AVAILABLE DATA

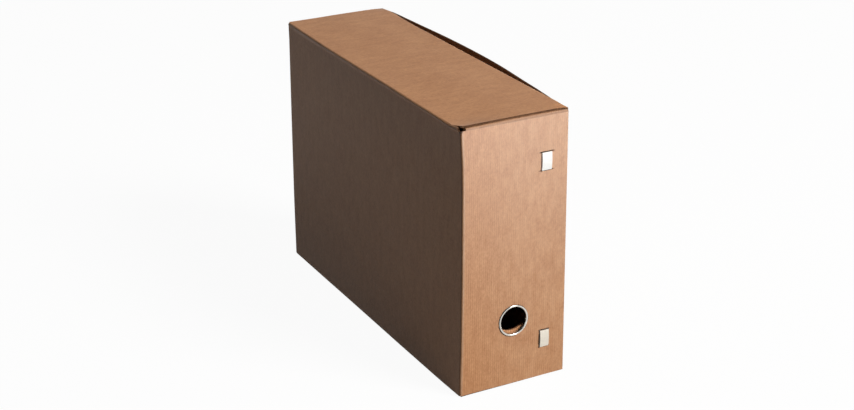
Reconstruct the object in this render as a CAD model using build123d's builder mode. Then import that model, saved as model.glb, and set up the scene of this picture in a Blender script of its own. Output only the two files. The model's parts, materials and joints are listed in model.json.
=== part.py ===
from build123d import *
import math
import os

# Archive box of folded kraft board, with a finger ring and two metal clips on its spine.
# X runs across the spine, Y from the spine to the back and Z up. The origin is the middle
# of the base, on the floor. All sizes are in millimetres.

# Outside of the box and its board
box_width = 109.0
box_length = 360.0
box_height = 260.0
board = 1.5

# Outside radii of the scored folds, and the turn of a square one in degrees
square_turn = 90.0
side_radius = 1.8
corner_radius = 2.4
rim_radius = 3.0
tuck_radius = 2.4

# Air between boards that lie together unglued, and in glued or butted seams
ply_gap = 0.3
seam_gap = 0.1

# Bulge of the right wall at its free top edge, and how steeply it leaves the back corner
wall_bow = 8.2
bow_back_slope = 0.06

# How much the spine's cut edge leans in from its foot to its head
spine_draw_in = 2.0

# Lid, its tuck flap, and the dust flaps under it
lid_play = 0.5
lid_end_inset = 0.9
tuck_depth = 22.0
tuck_lean = 10.0
tuck_end_gap = 8.0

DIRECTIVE
Reproduce the listing above verbatim, from first line to last.

WRITTEN ANSWER
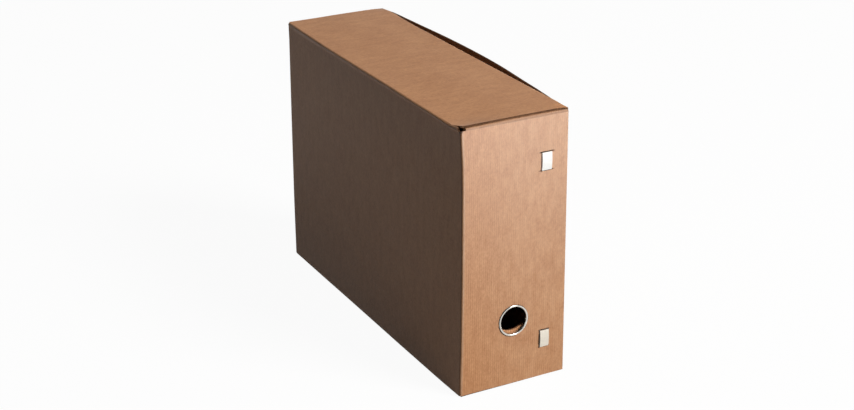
Reconstruct the object in this render as a CAD model using build123d's builder mode. Then import that model, saved as model.glb, and set up the scene of this picture in a Blender script of its own. Output only the two files. The model's parts, materials and joints are listed in model.json.
=== part.py ===
from build123d import *
import math
import os

# Archive box of folded kraft board, with a finger ring and two metal clips on its spine.
# X runs across the spine, Y from the spine to the back and Z up. The origin is the middle
# of the base, on the floor. All sizes are in millimetres.

# Outside of the box and its board
box_width = 109.0
box_length = 360.0
box_height = 260.0
board = 1.5

# Outside radii of the scored folds, and the turn of a square one in degrees
square_turn = 90.0
side_radius = 1.8
corner_radius = 2.4
rim_radius = 3.0
tuck_radius = 2.4

# Air between boards that lie together unglued, and in glued or butted seams
ply_gap = 0.3
seam_gap = 0.1

# Bulge of the right wall at its free top edge, and how steeply it leaves the back corner
wall_bow = 8.2
bow_back_slope = 0.06

# How much the spine's cut edge leans in from its foot to its head
spine_draw_in = 2.0

# Lid, its tuck flap, and the dust flaps under it
lid_play = 0.5
lid_end_inset = 0.9
tuck_depth = 22.0
tuck_lean = 10.0
tuck_end_gap = 8.0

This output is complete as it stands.